• **GIVEN EXERCISE**:
The material below contains a line with "bpy.context.scene.collection.children.link(collection)" and a line with "from mathutils import Matrix, Vector, noise". Copy exactly those two lines and all lines between them.

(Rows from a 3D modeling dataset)
******************************
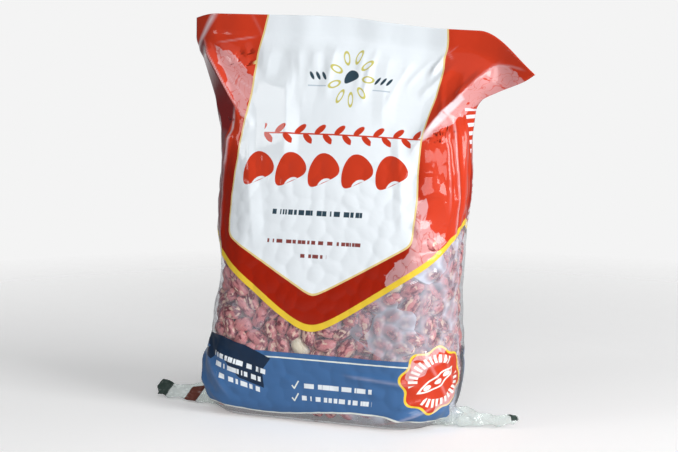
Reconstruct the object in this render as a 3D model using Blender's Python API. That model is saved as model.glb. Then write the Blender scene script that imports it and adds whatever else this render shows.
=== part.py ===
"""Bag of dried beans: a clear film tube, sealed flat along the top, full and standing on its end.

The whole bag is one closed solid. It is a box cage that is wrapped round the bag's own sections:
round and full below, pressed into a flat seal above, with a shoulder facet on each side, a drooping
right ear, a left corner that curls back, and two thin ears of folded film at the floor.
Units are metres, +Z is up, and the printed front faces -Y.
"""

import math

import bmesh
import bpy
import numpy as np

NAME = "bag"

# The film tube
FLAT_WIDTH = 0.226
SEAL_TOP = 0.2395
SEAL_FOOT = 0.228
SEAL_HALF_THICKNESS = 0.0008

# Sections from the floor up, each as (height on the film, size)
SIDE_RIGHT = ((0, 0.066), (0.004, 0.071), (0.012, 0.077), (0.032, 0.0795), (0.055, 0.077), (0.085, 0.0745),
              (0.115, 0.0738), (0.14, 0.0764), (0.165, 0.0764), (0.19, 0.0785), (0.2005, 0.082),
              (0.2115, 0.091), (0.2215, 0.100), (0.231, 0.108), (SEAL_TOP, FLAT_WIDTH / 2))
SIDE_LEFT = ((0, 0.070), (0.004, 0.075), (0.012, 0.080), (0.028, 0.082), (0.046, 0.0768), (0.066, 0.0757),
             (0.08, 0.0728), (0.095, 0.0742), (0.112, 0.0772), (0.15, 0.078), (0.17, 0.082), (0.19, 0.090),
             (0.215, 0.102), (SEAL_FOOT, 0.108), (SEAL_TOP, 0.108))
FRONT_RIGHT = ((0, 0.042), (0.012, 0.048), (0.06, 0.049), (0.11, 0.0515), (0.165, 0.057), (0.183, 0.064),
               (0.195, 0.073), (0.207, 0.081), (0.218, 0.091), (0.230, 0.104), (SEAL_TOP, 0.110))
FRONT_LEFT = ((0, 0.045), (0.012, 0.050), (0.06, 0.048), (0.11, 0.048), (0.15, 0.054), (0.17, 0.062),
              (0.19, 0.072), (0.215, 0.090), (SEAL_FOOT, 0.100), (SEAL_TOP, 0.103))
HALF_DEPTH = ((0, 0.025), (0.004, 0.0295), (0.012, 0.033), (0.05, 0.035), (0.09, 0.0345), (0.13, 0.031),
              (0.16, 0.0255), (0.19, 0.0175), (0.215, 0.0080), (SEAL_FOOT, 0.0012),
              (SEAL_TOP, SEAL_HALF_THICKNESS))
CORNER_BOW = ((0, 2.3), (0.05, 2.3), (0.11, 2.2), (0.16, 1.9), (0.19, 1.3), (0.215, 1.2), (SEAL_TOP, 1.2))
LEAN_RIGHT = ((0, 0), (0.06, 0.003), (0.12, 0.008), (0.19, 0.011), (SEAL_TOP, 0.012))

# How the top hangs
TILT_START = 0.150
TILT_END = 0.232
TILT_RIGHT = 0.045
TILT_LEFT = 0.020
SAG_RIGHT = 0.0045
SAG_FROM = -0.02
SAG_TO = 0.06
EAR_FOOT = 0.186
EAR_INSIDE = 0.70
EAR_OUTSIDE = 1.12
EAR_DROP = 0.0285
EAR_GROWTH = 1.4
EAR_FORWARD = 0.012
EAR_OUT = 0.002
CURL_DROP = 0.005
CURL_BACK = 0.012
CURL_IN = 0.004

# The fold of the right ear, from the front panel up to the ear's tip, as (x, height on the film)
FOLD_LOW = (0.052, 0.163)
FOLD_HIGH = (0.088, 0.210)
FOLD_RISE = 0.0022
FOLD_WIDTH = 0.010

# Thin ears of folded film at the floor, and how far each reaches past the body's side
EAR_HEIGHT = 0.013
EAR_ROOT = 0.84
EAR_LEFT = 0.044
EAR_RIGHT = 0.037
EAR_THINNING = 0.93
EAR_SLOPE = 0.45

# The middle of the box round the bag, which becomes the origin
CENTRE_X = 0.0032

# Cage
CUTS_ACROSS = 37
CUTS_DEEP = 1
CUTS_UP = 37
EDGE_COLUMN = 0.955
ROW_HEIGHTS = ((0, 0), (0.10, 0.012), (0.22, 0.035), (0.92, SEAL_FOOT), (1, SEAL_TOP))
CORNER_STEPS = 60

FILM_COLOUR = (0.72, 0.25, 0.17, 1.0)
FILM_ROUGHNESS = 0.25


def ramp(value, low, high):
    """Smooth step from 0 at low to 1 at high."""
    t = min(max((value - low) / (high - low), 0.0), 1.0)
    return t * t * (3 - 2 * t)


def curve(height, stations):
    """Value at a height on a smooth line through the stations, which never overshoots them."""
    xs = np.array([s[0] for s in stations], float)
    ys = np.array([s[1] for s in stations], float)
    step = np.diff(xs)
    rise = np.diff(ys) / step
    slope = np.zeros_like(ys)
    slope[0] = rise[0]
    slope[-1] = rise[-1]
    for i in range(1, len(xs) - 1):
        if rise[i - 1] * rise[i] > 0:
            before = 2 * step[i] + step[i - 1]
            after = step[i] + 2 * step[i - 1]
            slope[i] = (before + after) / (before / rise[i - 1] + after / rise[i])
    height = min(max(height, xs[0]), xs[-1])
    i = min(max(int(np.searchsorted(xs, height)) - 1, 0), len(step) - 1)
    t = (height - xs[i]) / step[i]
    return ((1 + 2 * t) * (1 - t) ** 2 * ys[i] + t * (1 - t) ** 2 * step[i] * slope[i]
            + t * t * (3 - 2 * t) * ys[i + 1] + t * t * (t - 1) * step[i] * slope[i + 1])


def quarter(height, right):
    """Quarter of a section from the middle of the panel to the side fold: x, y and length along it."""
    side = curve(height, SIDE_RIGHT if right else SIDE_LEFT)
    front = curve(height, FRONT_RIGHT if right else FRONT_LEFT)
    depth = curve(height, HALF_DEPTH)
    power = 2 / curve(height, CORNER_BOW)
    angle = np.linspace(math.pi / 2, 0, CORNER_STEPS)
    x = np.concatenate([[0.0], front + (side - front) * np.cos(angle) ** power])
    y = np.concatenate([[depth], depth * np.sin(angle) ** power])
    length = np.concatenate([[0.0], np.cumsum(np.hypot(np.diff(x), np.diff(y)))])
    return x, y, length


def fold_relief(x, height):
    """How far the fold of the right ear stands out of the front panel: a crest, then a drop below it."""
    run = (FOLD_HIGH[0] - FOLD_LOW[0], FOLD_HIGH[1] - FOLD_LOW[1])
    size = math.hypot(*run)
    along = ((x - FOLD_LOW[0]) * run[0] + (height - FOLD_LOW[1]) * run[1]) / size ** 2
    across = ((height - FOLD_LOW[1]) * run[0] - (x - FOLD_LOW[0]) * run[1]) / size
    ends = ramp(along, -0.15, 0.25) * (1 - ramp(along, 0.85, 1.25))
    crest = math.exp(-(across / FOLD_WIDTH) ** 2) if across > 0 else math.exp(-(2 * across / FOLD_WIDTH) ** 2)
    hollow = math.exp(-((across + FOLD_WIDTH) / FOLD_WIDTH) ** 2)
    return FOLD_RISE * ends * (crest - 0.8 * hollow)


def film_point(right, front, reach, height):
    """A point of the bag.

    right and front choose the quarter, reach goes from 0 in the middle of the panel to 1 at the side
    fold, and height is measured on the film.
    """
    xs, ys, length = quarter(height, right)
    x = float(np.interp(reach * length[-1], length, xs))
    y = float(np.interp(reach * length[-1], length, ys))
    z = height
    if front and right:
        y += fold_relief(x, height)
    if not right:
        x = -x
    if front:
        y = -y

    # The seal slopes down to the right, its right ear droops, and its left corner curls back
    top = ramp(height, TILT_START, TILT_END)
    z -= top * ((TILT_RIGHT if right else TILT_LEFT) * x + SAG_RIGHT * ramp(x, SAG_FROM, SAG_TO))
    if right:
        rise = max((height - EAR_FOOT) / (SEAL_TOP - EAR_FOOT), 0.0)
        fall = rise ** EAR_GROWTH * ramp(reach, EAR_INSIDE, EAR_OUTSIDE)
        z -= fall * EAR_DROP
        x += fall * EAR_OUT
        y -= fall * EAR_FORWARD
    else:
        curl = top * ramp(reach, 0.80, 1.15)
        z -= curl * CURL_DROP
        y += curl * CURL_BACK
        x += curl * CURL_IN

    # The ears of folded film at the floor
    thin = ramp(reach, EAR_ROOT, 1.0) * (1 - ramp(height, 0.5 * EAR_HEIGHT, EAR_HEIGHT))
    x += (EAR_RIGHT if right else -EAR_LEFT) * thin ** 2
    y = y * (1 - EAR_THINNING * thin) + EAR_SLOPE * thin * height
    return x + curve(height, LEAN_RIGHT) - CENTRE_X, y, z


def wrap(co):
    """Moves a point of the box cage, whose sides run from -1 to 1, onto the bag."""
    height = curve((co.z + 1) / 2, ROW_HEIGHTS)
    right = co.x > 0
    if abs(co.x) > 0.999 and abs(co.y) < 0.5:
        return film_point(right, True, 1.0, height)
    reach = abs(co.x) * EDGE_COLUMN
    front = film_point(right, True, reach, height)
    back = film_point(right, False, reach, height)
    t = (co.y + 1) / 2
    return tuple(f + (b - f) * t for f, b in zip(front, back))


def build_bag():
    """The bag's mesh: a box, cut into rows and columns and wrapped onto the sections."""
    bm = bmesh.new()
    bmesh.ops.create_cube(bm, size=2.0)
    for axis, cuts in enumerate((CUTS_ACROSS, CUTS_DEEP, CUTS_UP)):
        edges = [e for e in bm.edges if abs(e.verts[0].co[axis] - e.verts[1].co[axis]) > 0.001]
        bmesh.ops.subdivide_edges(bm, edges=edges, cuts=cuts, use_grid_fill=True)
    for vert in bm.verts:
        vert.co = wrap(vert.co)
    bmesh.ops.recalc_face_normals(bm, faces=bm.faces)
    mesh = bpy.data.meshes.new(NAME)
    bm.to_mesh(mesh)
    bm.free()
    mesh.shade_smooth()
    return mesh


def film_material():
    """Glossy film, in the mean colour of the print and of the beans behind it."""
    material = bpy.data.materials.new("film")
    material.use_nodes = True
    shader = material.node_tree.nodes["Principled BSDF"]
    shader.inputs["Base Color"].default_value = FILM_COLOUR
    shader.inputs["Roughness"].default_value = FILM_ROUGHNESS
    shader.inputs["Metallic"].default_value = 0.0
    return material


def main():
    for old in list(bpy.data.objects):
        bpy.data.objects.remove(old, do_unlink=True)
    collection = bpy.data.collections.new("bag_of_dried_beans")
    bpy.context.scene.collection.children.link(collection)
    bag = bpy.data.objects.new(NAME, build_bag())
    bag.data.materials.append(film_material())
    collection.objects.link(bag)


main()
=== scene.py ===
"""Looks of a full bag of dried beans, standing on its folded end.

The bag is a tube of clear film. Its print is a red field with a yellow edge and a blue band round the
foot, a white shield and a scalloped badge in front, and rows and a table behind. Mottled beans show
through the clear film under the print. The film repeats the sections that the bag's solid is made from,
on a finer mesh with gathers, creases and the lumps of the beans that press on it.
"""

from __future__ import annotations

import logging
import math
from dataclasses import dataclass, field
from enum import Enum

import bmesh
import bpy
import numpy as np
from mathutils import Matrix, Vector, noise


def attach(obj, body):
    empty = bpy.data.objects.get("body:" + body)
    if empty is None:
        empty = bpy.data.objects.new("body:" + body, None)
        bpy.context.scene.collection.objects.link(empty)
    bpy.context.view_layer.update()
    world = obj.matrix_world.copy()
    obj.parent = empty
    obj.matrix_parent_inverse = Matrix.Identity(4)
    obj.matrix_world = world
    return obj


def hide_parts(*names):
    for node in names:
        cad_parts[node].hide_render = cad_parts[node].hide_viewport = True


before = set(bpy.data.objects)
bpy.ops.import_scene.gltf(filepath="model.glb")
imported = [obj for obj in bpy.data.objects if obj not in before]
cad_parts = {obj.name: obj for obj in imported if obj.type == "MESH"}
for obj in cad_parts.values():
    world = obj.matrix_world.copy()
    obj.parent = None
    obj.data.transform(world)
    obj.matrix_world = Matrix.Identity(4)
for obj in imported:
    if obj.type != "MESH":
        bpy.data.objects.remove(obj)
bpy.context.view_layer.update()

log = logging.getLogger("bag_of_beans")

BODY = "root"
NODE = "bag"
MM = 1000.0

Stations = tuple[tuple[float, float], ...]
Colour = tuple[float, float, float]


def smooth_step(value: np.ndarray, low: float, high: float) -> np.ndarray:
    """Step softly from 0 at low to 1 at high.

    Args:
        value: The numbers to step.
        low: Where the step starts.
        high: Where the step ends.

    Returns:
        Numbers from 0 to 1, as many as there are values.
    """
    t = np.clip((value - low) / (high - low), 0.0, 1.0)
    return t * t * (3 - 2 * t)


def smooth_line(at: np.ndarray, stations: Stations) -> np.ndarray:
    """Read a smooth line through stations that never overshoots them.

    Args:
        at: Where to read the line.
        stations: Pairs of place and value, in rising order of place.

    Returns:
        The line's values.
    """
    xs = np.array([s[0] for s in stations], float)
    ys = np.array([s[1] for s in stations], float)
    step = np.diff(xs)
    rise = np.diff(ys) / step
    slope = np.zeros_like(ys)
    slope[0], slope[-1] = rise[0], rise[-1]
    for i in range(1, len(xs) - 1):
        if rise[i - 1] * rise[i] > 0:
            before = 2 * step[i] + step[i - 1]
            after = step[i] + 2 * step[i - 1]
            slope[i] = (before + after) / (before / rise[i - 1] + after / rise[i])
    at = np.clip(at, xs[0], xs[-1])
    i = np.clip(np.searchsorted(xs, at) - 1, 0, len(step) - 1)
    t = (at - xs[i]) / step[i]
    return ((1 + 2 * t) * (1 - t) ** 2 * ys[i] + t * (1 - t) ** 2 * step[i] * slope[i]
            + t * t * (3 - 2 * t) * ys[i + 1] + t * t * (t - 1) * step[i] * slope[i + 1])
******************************
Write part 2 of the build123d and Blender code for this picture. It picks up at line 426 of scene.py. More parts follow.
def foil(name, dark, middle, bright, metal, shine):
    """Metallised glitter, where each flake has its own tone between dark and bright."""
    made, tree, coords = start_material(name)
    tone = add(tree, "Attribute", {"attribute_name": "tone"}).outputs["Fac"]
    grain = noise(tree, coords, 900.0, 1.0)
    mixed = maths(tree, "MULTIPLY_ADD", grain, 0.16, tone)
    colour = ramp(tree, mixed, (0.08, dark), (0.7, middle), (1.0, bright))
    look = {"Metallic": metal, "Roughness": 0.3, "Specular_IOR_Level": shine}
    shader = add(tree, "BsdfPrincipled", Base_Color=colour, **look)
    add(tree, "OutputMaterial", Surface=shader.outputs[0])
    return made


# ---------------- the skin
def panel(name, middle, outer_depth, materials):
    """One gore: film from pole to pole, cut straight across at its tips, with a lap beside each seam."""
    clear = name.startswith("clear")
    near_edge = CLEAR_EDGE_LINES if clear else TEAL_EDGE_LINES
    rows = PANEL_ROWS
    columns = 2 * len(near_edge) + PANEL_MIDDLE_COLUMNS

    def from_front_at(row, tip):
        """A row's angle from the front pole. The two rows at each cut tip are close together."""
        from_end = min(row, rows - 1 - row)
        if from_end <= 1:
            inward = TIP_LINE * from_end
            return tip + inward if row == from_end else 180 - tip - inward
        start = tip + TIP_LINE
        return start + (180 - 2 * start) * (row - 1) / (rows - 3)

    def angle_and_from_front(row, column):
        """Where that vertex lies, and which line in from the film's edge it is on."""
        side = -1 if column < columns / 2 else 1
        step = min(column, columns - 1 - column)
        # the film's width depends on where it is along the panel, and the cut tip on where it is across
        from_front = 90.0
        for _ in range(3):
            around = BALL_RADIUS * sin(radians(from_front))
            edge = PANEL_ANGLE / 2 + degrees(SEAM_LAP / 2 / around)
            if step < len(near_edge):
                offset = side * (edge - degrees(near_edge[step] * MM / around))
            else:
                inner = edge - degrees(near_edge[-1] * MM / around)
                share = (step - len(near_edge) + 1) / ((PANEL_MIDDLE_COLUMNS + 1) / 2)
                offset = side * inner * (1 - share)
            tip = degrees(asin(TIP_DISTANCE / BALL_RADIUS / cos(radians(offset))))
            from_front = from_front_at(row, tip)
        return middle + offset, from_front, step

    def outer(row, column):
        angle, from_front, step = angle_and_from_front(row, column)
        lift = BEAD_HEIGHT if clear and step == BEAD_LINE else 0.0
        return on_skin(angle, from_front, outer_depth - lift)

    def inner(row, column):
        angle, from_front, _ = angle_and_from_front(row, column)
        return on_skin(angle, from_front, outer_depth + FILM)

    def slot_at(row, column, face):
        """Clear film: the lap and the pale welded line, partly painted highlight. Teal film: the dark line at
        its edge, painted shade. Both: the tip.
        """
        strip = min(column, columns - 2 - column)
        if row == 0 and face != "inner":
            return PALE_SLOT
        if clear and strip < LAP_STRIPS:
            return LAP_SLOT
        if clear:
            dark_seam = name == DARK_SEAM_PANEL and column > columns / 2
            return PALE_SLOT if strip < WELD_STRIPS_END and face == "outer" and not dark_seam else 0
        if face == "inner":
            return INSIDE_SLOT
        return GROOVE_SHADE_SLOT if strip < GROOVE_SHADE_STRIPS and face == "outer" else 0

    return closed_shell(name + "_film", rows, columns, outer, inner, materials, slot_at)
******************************
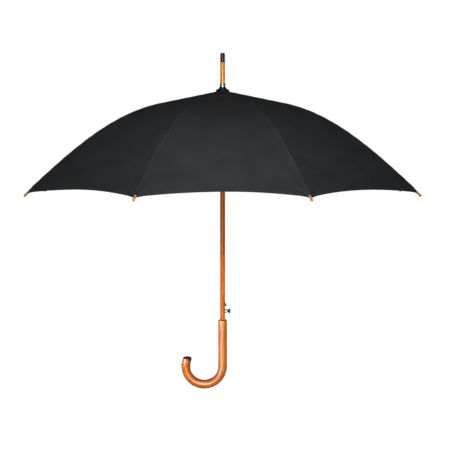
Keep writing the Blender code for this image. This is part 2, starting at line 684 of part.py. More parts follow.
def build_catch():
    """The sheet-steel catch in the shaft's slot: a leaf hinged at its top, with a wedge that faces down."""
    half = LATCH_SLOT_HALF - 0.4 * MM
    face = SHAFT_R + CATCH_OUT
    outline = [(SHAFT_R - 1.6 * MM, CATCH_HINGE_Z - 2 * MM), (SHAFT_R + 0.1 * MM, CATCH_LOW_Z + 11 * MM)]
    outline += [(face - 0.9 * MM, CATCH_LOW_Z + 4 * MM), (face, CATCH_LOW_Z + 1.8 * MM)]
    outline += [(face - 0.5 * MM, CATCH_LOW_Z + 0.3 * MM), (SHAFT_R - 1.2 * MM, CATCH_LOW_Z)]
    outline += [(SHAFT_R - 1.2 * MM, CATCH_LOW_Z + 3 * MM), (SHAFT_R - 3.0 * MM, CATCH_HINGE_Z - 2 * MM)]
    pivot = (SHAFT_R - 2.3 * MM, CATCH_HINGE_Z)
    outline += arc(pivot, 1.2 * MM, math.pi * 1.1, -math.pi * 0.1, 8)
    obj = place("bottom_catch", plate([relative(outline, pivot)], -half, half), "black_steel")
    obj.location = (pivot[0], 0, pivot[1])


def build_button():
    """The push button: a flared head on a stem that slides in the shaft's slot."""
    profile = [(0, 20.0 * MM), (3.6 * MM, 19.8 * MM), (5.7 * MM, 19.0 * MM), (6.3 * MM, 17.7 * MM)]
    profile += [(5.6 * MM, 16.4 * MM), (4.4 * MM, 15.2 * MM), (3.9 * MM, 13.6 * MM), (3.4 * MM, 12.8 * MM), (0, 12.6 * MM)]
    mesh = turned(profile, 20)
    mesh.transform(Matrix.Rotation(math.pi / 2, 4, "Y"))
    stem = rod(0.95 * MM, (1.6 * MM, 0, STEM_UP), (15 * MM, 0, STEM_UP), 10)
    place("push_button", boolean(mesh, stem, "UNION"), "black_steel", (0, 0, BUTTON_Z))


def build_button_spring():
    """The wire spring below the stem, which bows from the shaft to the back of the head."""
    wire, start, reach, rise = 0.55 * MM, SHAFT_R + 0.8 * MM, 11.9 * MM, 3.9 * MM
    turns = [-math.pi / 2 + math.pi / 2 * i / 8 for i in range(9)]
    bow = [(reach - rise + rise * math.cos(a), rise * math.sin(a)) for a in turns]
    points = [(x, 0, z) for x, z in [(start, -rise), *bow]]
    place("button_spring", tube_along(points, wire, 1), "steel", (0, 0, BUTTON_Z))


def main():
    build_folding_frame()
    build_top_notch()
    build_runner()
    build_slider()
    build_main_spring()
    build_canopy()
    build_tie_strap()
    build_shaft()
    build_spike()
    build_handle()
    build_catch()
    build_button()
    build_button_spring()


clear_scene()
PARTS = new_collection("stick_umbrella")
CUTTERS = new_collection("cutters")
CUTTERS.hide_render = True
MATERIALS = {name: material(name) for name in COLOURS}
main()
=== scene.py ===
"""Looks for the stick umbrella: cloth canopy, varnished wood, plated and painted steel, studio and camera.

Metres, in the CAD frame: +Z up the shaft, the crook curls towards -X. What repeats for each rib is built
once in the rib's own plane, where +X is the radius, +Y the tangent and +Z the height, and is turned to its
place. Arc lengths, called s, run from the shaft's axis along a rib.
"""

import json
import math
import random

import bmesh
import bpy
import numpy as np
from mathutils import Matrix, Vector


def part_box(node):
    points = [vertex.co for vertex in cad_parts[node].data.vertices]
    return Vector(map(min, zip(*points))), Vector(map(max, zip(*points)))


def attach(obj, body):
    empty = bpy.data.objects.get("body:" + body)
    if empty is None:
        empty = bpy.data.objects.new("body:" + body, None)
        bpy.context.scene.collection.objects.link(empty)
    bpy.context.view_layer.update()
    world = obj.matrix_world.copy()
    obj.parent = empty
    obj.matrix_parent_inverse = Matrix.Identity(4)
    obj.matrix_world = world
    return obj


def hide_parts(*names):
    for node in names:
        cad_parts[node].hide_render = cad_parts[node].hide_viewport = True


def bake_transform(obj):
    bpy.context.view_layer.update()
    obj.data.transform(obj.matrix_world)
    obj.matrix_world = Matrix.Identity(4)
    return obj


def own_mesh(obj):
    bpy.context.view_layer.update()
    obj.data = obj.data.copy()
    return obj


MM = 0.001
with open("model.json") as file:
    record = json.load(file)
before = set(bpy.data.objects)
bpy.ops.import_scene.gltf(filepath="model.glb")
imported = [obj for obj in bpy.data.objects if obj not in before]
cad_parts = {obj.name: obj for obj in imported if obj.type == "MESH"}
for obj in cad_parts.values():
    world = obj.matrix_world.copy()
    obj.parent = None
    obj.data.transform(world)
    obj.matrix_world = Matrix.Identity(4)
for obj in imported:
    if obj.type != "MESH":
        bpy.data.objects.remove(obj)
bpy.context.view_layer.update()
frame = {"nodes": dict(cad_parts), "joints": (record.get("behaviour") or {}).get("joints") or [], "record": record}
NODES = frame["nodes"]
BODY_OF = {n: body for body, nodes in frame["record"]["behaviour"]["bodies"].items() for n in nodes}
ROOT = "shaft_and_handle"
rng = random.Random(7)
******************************
• **THE RESPONSE**:
    bpy.context.scene.collection.children.link(collection)
    bag = bpy.data.objects.new(NAME, build_bag())
    bag.data.materials.append(film_material())
    collection.objects.link(bag)


main()
=== scene.py ===
"""Looks of a full bag of dried beans, standing on its folded end.

The bag is a tube of clear film. Its print is a red field with a yellow edge and a blue band round the
foot, a white shield and a scalloped badge in front, and rows and a table behind. Mottled beans show
through the clear film under the print. The film repeats the sections that the bag's solid is made from,
on a finer mesh with gathers, creases and the lumps of the beans that press on it.
"""

from __future__ import annotations

import logging
import math
from dataclasses import dataclass, field
from enum import Enum

import bmesh
import bpy
import numpy as np
from mathutils import Matrix, Vector, noise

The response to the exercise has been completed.